Once we were all in the studio, it was like a family dinner, except with beats instead of food. I guess the beats were our food.
And then with Ron Hardy, you were in the studio on his first mix “Donnie,” how did that go down?
This one is a really funny story. I can’t even remember how I met Harri Dennis. Could’ve been at the Music Box, probably was. Anyway, Harri was always telling me he wanted to make a record. Well, that’s great, but there’s a lot of people that want to make records. I mean, Harri didn’t play any instruments or even know how to program a drum machine. He wasn’t a DJ. He was a guy that wrote some pretty “out there” poetry.
After months and months of being bugged by him, one morning he came by and woke me up way too early. I was like, “Enough is enough.” When he asked this time, I went over to the keyboard, hit a couple of keys and said, “There, that’s your baseline, you like it?” Actually we both liked it. Again, this wasn’t like I kept playing different variations. I just hit some keys, sequenced it, and started building from there.
The “Donnie” sessions were actually before I collaborated with Frankie. Ron Hardy (we always called him “Ronnie,” but never “Ronnie Hardy”) was also a close friend. Ron would always support my music and always (intentionally or accidentally) found interesting ways to play my and other music. He was also a friend of Harri’s. We invited Ronnie to attend the session and do a mix on “Donnie.” Ronnie had never been in a recording studio before, but he had already been playing the demo of the song on reel-to-reel tape.
At the session, there’s two guys I’d heard about but never met: Larry Heard and Robert Owens. They knew my music, I knew theirs, but we’d never met. Both of these guys were talented as fuck. Larry added a keyboard part, and was gonna play it through the entire song. I was like wait a minute bro, don’t you wanna sequence that? He’d never used a sequencer before. I was blown away. I’d been playing his “Mysteries of Love” and had no idea it was all played by hand. I remember talking to him a couple of months ago and he still thanks me for introducing him to sequencing.

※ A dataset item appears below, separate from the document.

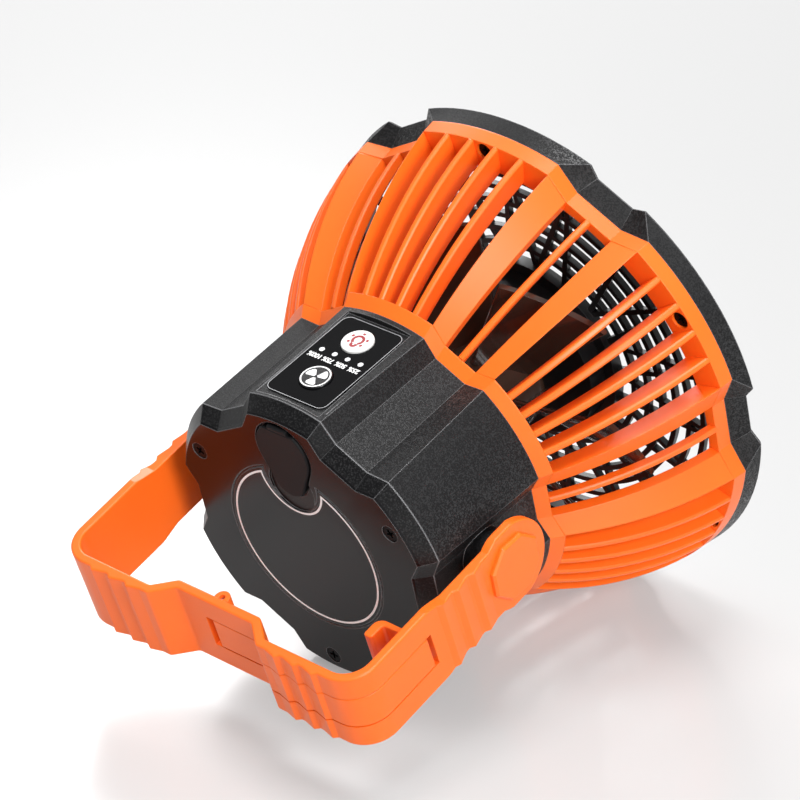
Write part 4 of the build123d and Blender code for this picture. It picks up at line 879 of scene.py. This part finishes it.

As for Robert, oh my Buddha! What can I say, his voice is amazing even to this day. It was just another one of those magical sessions where everything lined up.
Are you the only DJ in the world that played Ron Hardy’s Music Box, Frankie Knuckles Power Plant, and Larry Levan’s Paradise Garage, and what are your greatest memories from each?
I’m probably one of a handful of people that actually attended parties at US Studios (Warehouse was just a nickname for Frankie’s first club in Chicago) as well as the Music Box, Power Plant and Paradise Garage. But yeah, I did short opening sets for Ron Hardy at the Music Box, as well as for Frankie at the Power Plant, along with jumping in if they needed a bathroom break, and I performed at the Paradise Garage. I didn’t know Larry Levan well at all, but he was a huge fan of my music, especially “Like This.” For Frankie and Ronnie to trust me behind their decks, well that was a lot of trust and a huge honor, even to this day. Everybody in the city wanted to command their crowds. It was like being on top of the world when you were in one of their DJ booths. It was a magical experience.